━━ DATA SHOWN

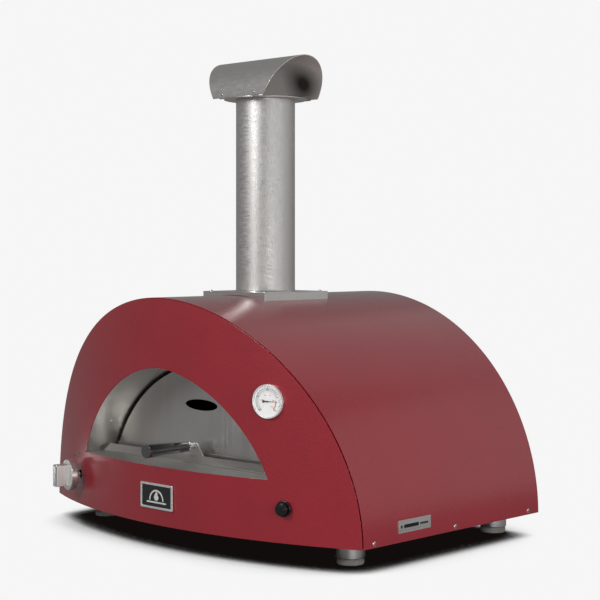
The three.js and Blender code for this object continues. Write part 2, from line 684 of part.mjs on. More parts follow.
// The spark lead crosses below the mouth from the igniter to the electrode by the burner.
function ignitionLead() {
  const back = new THREE.Vector3(0, 42 + GAP, 0);
  const behind = new THREE.Vector3(0, 56, 0);
  const group = onPanel(IGNITER);
  group.updateMatrix();
  back.applyMatrix4(group.matrix);
  behind.applyMatrix4(group.matrix);
  return swept([
    back.toArray(), behind.toArray(), [285, FRONT_Y + 14, 92], [240, FRONT_Y + 14, 76],
    [0, FRONT_Y + 14, 74], [-240, FRONT_Y + 16, 86], [-352, FRONT_Y + 20, 92],
    [-372, FRONT_Y + 20, 150], [ELECTRODE_X, FRONT_Y - 4, ELECTRODE_Z],
    [ELECTRODE_X, CHAMBER_FRONT_Y - 22.5, ELECTRODE_Z],
  ], 2, 40, 0, 6);
}

// ---------------------------------------------------------------- chimney

// A square saddle that sits over the crown: a flat top, and skirts cut to clear the arch.
function flueSaddle() {
  const inner = SADDLE_HALF - SHEET;
  const outside = box(-SADDLE_HALF, SADDLE_HALF, -SADDLE_HALF, SADDLE_HALF, 480, SADDLE_TOP_Z);
  const inside = box(-inner, inner, -inner, inner, 470, SADDLE_TOP_Z - SHEET);
  const under = [point(SADDLE_HALF + 5, 470)];
  for (let i = 0; i <= 16; i += 1) {
    const x = (SADDLE_HALF + 5) * (1 - i / 8);
    const lift = GAP + 2.2 * Math.max(0, 1 - (x / SADDLE_HALF) ** 2);
    under.push(point(x, shellHeight(x) + lift));
  }
  under.push(point(-SADDLE_HALF - 5, 470));
  const arch = extrudeY(new THREE.Shape(under), -SADDLE_HALF - 5, SADDLE_HALF + 5);
  const pipeHole = turnedUp(rod(PIPE_RADIUS + 0.6, 460, 560), 32);
  return cut(outside, inside, arch, pipeHole);
}

// The disc on top of the pipe: a sleeve down inside it, and two upright flanges for the cap's shell.
function capBase() {
  const sleeveOuter = PIPE_RADIUS - PIPE_WALL - 0.4;
  const sleeveInner = sleeveOuter - 1.5;
  const [low, high] = [CAP_Z - 2 - GAP, CAP_Z - GAP];
  const disc = [[sleeveInner, 890], [sleeveOuter, 890], [sleeveOuter, low], [CAP_DISC_RADIUS, low],
    [CAP_DISC_RADIUS, high], [sleeveInner, high], [sleeveInner, 890]];
  const flange = (y0, y1) => box(-60, 60, y0, y1, low, high + 9);
  const face = CAP_RADIUS - 1.6 - 2 * GAP;
  return join(turnedUp(disc, 32), flange(face - 2, face), flange(-face, -face + 2));
}

function capShell() {
  const wall = 1.6;
  const centreZ = CAP_TOP_Z - CAP_RADIUS;
  const halfRound = (radius) =>
    [point(radius, CAP_Z), ...archPoints(() => radius, centreZ, 30), point(-radius, CAP_Z)];
  const shell = extrudeX(band(halfRound(CAP_RADIUS), halfRound(CAP_RADIUS - wall)), -140, 140);
  const [low, high] = [CAP_Z - 5, CAP_TOP_Z + 5];
  const endX = (z) => CAP_HALF_LENGTH + (z - CAP_Z) * CAP_SLANT;
  const sideView = new THREE.Shape([
    point(-endX(low), low), point(endX(low), low), point(endX(high), high), point(-endX(high), high),
  ]);
  return common(shell, extrudeY(sideView, -CAP_RADIUS - 5, CAP_RADIUS + 5));
}

function chimney() {
  const group = new THREE.Group();
  group.position.set(0, FLUE_Y, 0);
  const inner = PIPE_RADIUS - PIPE_WALL;
  group.add(
    piece('flue_saddle', flueSaddle(), brushedSteel),
    piece('flue_spigot', turnedUp(tube(61, 59.5, 430.8, 565), 28), plainSteel),
    piece('flue_pipe', turnedUp(tube(PIPE_RADIUS, inner, PIPE_BOTTOM_Z, CAP_Z - 2 - 2 * GAP), 32),
      brushedSteel),
    piece('cap_base', capBase(), brushedSteel),
    piece('cap_shell', capShell(), brushedSteel),
  );
  return group;
}

// ---------------------------------------------------------------- the oven

const oven = new THREE.Group();
oven.add(casing(), feet(), chamber(), door(), gasControl(), igniter(), gauge(), badge(), burner(),
  chimney());

export default oven;
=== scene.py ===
# The looks of a gas-fired countertop pizza oven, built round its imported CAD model.
# Metres, +Z up, the oven's front faces -Y. Lengths below are in millimetres times MM.

from bisect import bisect_right
from math import acos, asin, cos, pi, radians, sin, sqrt, tan

import bmesh
import bpy
from mathutils import Matrix, Vector


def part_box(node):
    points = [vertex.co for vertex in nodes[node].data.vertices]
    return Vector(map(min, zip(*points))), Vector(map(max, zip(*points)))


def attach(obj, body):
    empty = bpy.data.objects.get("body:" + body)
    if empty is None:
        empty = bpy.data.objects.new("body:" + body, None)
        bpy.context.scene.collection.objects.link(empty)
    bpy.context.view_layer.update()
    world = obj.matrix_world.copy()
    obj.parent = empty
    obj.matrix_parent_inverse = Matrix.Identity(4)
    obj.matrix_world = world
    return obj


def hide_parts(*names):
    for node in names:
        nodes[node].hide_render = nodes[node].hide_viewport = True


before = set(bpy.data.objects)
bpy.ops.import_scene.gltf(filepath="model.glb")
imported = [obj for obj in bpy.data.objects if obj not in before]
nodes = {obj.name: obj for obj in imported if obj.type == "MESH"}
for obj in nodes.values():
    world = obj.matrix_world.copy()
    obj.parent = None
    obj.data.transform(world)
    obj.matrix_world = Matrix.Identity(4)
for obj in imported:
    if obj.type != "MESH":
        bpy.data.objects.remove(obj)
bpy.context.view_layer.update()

MM = 0.001

# ---------------------------------------------------------------- driving dimensions

shell_low, shell_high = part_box("outer_shell")
HALF_WIDTH = shell_high.x
BACK_Y = shell_high.y
UNDERSIDE_Z = shell_low.z
CROWN_Z = shell_high.z
SPRING_Z = 55 * MM  # where the casing's arch starts to curve in
CROWN_DROP = HALF_WIDTH - (CROWN_Z - SPRING_Z)
SHEET = 2 * MM
GAP = 0.3 * MM

# The bowed front is part of an upright cylinder.
BOW_RISE = 101.4 * MM
BOW_RADIUS = (HALF_WIDTH**2 + BOW_RISE**2) / (2 * BOW_RISE)
BOW_CENTRE_Y = shell_low.y + BOW_RADIUS
FRONT_Y = shell_low.y + BOW_RISE  # where the front edge meets the sides

SILL_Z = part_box("landing_plate")[1].z
MOUTH = {"half_width": 281.3 * MM, "rise": 198.5 * MM, "power": 1.4}
COLLAR = {"half_width": 281.3 * MM, "rise": 201 * MM, "power": 1.22}
DOOR = {"half_width": 274.8 * MM, "rise": 194.2 * MM, "power": 1.3}

pipe_low, pipe_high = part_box("flue_pipe")
PIPE_RADIUS = (pipe_high.x - pipe_low.x) / 2
PIPE_WALL = 1.8 * MM
FLUE_Y = (pipe_low.y + pipe_high.y) / 2

KNOB = (-311 * MM, 113 * MM)  # where each control's axis crosses the front: X and Z
IGNITER = (317 * MM, 113.5 * MM)
GAUGE = (284 * MM, 315 * MM)
BADGE = (0.5 * MM, 105.6 * MM)


# ---------------------------------------------------------------- outlines

def arc(centre, radius, start, end, steps):
    """Points on a circle's arc, from start to end in degrees."""
    return [(centre[0] + radius * cos(radians(start + (end - start) * i / steps)),
             centre[1] + radius * sin(radians(start + (end - start) * i / steps)))
            for i in range(steps + 1)]


def circle(centre, radius, steps=64, squeeze=1.0):
    """A closed circle, narrowed along its first axis by squeeze."""
    points = arc((0, 0), radius, 0, 360, steps)[:-1]
    return [(centre[0] + x * squeeze, centre[1] + y) for x, y in points]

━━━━

> _EXERCISE_
From the data above, pick out each line containing "nodes" and copy it.

> _RESULT_
    points = [vertex.co for vertex in nodes[node].data.vertices]
        nodes[node].hide_render = nodes[node].hide_viewport = True
nodes = {obj.name: obj for obj in imported if obj.type == "MESH"}
for obj in nodes.values():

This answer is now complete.